De Niro was a bloody nightmare.
To almost every question, he grunted ‘I don’t know’, ‘I can’t really say’ or ‘that’s a big question.’
Occasionally, he’d just shrug his shoulders in total silence.
It was only one removed from interviewing a corpse.
Even when I asked him to name his favourite actor, he just stared back at me like an extra from The Walking Dead and sneered: ‘How can I answer that?’ Pause. ‘I don’t know….’
I did extract a few morsels of interesting material out of him, but I’d have had an easier job extracting teeth from a Pitbull.
It’s as if he prides himself on being a total douchebag.
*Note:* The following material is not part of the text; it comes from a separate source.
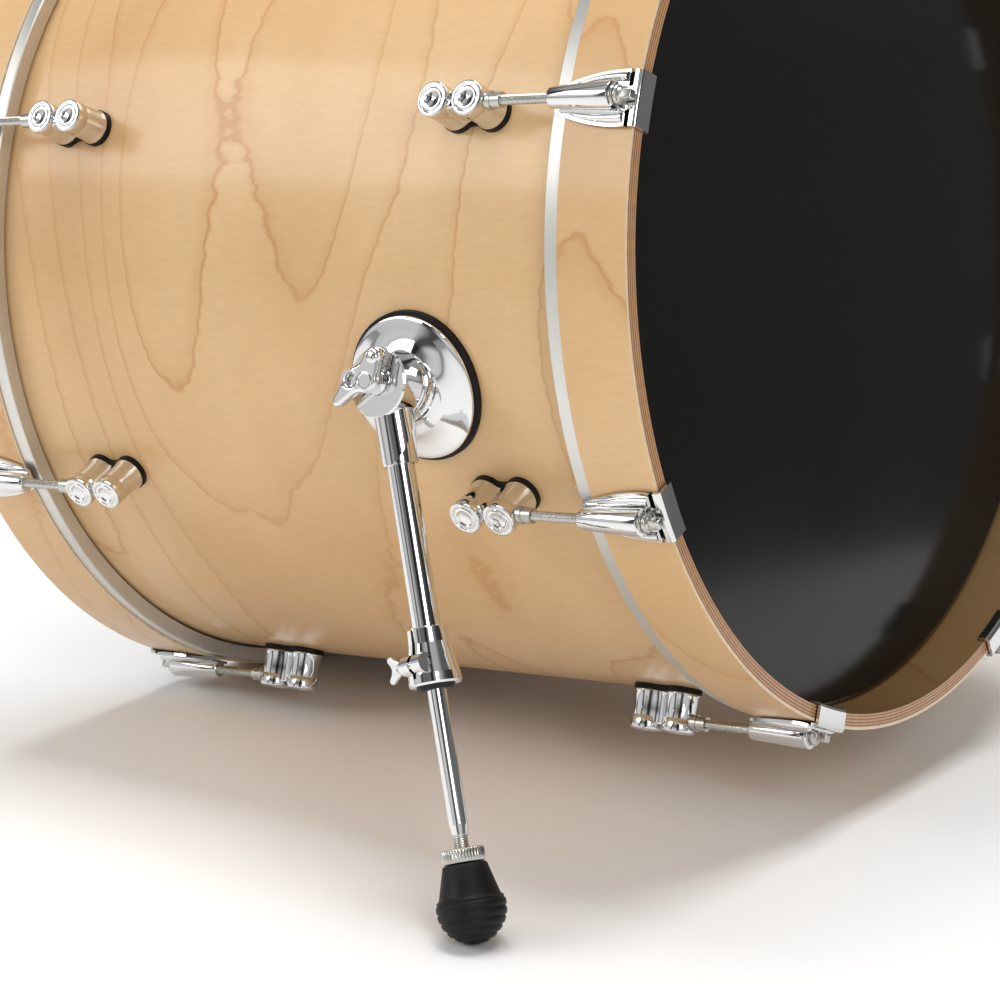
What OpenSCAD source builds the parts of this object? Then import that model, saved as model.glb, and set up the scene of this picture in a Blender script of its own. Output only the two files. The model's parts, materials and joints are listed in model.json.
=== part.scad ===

But there’s a wider issue here than just Robert De Niro.
More and more stars have taken to treating journalists like dirt.
Robert Downey Junior flounced out of a TV interview a few months ago protesting at being asked personal questions that he himself has talked about many, many times when it suits him.
Ben Affleck ordered PBS not to air a revelation that he had a slave owner in his family background. A revelation that came during a lengthy interview he agreed to do for a show named “Finding Your Roots”…specifically about his family background!
Cara Delevinge recently sulked like a big baby on air when she was taken to task by local morning TV anchors for being quite obviously sleep-deprived and humour-devoid.
They’re all encouraged to behave like this by a coterie of often quite ghastly power-crazed publicists, who see the press as an enemy to be used, abused and thrown to the wolves whenever it suits them.
Well, it’s time the world’s media fought back.
I’d honestly put Robert De Niro out of his self-enforced misery.
He’s 72, hasn’t made a good movie this Millennium, and clearly hates every second of the process of promotion.
He should stop behaving like a pathetic prima donna and show some damn courtesy to those inflicted with the unenviable hell of having to talk to him.
But he won’t.
So let’s ban him.
Every journalist in the world should agree, with immediate effect, never to interview him again.
Give the guy what he thinks he wants.
Only, I suspect it’s the very last thing De Niro wants.
Because underneath all the pompous, arrogant rudeness lies a man still desperate for superstar status and all the trappings that brings.
Or why else would he continue to make increasingly c**p movies?
The best oxygen for the rarefied Utopia he craves is the media.
And Robert De Niro needs us a lot more than we need him these days.
He’s just too consumed with his own former genius to realise it.